Learning bi-grained cross-correlation siamese networks for visual tracking

摘要

Siamese network based trackers measure the similarity between a target template and a search region by computing their cross-correlation. Specifically, Siamese trackers regard the target template as a spatial filter to convolve the search region, putting emphasis on the coarse-grained semantic abstraction of the target in the spatial domain. Along with the demonstrated success of Siamese trackers, little attention has been paid to fine-grained spatial details in cross-correlation computation, which is crucial to precise target localization. In this paper, we propose to learn point-wise cross-correlation Siamese networks for visual tracking. By sketching the contour of the target, the proposed point-wise cross-correlation module helps Siamese networks to be aware of the distinctive boundary between the target and background.
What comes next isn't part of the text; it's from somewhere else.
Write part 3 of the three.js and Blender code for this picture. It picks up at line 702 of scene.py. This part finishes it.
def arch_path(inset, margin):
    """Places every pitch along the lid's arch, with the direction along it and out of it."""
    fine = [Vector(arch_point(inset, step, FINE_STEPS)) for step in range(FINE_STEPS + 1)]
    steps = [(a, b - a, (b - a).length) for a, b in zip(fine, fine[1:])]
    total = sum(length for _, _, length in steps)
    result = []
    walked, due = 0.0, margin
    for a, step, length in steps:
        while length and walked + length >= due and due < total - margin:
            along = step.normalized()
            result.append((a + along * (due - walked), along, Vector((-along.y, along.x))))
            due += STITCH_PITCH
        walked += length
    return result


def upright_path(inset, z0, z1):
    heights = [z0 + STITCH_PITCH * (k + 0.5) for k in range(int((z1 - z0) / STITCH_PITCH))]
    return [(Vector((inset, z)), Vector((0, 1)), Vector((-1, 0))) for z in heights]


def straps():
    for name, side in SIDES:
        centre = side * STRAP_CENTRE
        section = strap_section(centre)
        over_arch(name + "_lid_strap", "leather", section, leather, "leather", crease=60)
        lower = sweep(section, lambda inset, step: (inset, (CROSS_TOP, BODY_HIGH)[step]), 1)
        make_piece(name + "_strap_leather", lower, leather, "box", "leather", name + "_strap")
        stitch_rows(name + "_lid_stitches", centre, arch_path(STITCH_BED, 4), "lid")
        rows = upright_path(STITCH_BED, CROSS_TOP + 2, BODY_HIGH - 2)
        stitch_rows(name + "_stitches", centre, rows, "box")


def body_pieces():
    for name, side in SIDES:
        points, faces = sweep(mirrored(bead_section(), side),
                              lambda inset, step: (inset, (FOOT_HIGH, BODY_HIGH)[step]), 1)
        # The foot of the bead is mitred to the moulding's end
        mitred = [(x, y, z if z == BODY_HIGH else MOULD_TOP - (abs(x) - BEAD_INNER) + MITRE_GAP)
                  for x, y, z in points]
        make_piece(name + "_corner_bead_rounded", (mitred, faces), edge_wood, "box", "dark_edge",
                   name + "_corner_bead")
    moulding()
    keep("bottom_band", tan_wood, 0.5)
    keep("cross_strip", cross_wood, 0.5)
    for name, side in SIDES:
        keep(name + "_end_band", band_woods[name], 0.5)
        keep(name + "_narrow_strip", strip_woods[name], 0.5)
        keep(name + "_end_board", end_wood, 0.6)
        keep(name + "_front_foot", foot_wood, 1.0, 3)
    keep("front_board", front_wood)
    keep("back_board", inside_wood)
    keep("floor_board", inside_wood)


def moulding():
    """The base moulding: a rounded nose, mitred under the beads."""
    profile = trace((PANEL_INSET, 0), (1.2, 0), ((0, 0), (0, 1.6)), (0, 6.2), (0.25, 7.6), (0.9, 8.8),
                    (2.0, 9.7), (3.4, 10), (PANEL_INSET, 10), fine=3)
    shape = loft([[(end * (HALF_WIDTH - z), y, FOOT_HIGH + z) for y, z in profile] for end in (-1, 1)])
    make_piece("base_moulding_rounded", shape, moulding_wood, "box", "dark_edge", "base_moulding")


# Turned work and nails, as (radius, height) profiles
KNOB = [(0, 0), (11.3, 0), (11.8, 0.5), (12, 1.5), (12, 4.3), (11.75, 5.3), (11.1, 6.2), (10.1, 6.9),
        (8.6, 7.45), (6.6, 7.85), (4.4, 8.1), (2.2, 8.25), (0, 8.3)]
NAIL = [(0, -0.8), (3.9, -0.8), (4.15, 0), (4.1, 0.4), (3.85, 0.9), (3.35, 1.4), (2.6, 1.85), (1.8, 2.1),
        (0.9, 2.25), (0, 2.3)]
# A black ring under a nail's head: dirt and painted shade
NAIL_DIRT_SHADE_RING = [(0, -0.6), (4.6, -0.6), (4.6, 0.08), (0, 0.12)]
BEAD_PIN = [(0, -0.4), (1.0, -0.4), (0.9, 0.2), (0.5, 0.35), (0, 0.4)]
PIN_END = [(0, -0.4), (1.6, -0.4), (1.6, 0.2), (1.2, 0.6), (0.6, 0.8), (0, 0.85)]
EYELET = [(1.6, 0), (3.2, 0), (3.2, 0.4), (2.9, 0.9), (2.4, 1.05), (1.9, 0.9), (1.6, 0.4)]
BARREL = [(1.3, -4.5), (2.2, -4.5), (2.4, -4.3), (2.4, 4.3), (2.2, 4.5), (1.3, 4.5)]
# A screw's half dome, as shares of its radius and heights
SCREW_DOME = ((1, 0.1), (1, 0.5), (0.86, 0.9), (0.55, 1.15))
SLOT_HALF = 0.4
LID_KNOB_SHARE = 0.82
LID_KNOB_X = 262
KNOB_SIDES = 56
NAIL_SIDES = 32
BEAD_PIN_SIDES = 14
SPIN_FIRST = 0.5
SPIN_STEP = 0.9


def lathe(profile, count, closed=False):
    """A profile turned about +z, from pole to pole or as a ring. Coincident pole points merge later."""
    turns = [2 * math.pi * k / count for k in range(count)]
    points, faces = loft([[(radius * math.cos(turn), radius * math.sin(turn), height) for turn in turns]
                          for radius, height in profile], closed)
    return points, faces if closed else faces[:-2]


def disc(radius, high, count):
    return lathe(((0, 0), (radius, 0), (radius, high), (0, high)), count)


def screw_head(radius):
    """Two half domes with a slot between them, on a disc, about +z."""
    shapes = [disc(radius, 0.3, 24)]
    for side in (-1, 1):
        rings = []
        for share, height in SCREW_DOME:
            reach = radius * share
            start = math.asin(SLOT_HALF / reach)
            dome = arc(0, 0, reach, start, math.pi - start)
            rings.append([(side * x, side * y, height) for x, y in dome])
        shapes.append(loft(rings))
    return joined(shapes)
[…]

In conjunction with traditional depth-wise cross-correlation, the proposed Siamese network takes both advantages of coarse-grained semantic abstraction and fine-grained details to precisely locate the target. Extensive experiments demonstrate the effectiveness and efficiency of the proposed tracker, which achieves new state-of-the-art results on five visual tracking benchmarks including VOT2016, VOT2018, VOT2019, OTB100, and LaSOT with the speed of 38 FPS. As an extra benefit, our tracker can output the segmentation mask for the target. We demonstrate the favorable performance of our tracker on the video object segmentation datasets in comparison with the state-of-the-art.